== Recorded data ==
════

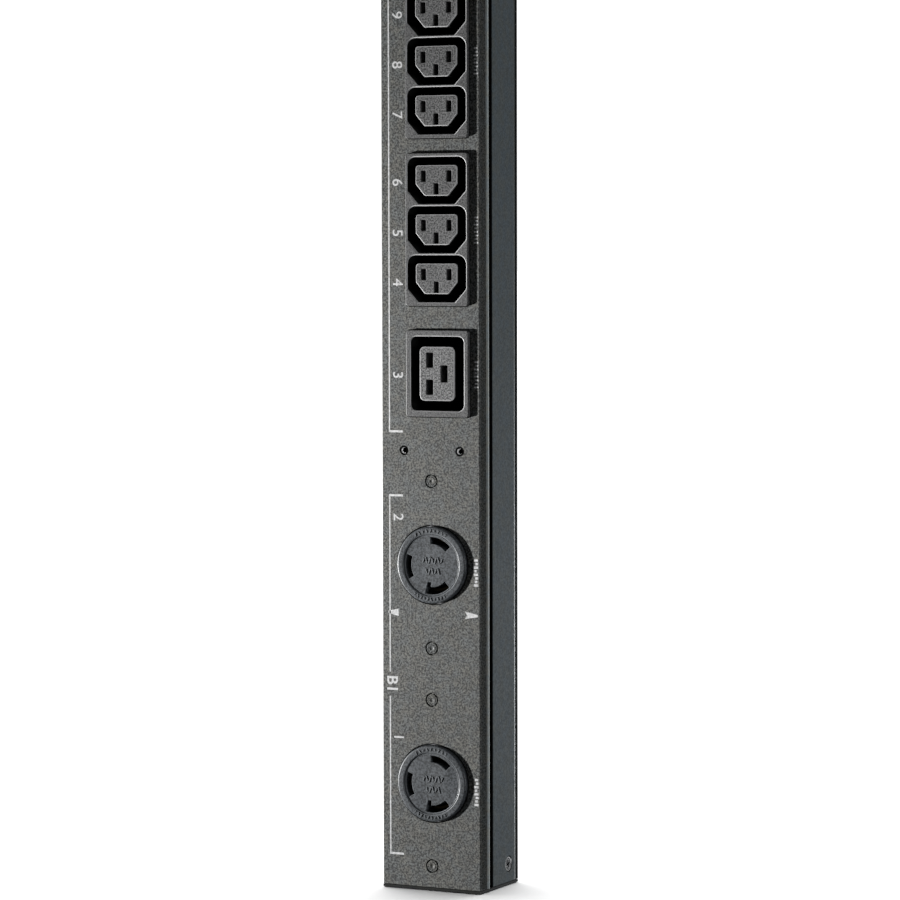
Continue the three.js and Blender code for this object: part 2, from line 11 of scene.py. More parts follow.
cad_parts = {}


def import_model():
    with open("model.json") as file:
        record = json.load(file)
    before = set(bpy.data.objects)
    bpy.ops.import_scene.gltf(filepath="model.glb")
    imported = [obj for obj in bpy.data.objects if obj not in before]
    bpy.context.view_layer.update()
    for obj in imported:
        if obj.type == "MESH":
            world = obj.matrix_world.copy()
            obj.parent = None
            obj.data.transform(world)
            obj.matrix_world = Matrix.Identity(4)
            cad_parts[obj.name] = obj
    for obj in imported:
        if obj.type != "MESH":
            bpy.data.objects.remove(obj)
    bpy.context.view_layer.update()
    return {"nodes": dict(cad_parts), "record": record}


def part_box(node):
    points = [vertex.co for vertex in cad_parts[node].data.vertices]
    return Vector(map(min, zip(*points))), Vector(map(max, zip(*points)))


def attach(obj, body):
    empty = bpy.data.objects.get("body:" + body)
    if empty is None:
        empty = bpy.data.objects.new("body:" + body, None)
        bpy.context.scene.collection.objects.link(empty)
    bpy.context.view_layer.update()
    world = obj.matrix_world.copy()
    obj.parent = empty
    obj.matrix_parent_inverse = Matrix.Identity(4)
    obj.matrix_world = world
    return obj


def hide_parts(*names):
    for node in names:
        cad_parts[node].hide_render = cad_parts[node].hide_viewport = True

════

== Instructions to follow ==
Copy all the lines, exactly.

== Output for this exercise ==
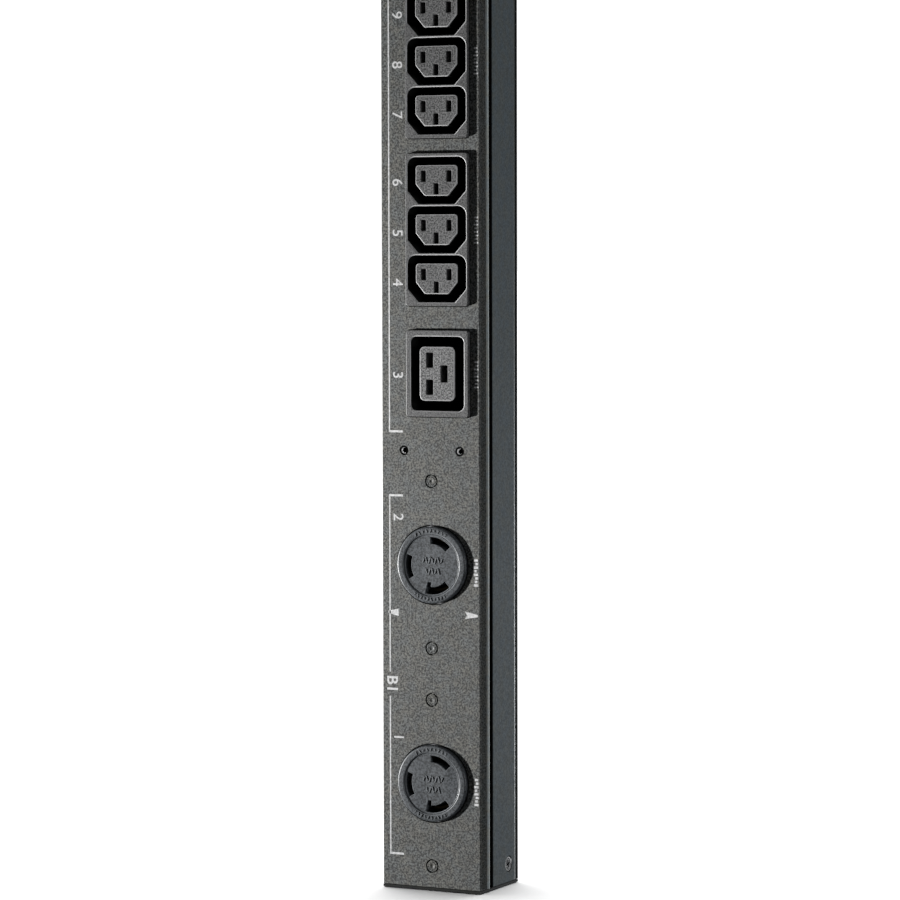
Continue the three.js and Blender code for this object: part 2, from line 11 of scene.py. More parts follow.
cad_parts = {}


def import_model():
    with open("model.json") as file:
        record = json.load(file)
    before = set(bpy.data.objects)
    bpy.ops.import_scene.gltf(filepath="model.glb")
    imported = [obj for obj in bpy.data.objects if obj not in before]
    bpy.context.view_layer.update()
    for obj in imported:
        if obj.type == "MESH":
            world = obj.matrix_world.copy()
            obj.parent = None
            obj.data.transform(world)
            obj.matrix_world = Matrix.Identity(4)
            cad_parts[obj.name] = obj
    for obj in imported:
        if obj.type != "MESH":
            bpy.data.objects.remove(obj)
    bpy.context.view_layer.update()
    return {"nodes": dict(cad_parts), "record": record}


def part_box(node):
    points = [vertex.co for vertex in cad_parts[node].data.vertices]
    return Vector(map(min, zip(*points))), Vector(map(max, zip(*points)))


def attach(obj, body):
    empty = bpy.data.objects.get("body:" + body)
    if empty is None:
        empty = bpy.data.objects.new("body:" + body, None)
        bpy.context.scene.collection.objects.link(empty)
    bpy.context.view_layer.update()
    world = obj.matrix_world.copy()
    obj.parent = empty
    obj.matrix_parent_inverse = Matrix.Identity(4)
    obj.matrix_world = world
    return obj


def hide_parts(*names):
    for node in names:
        cad_parts[node].hide_render = cad_parts[node].hide_viewport = True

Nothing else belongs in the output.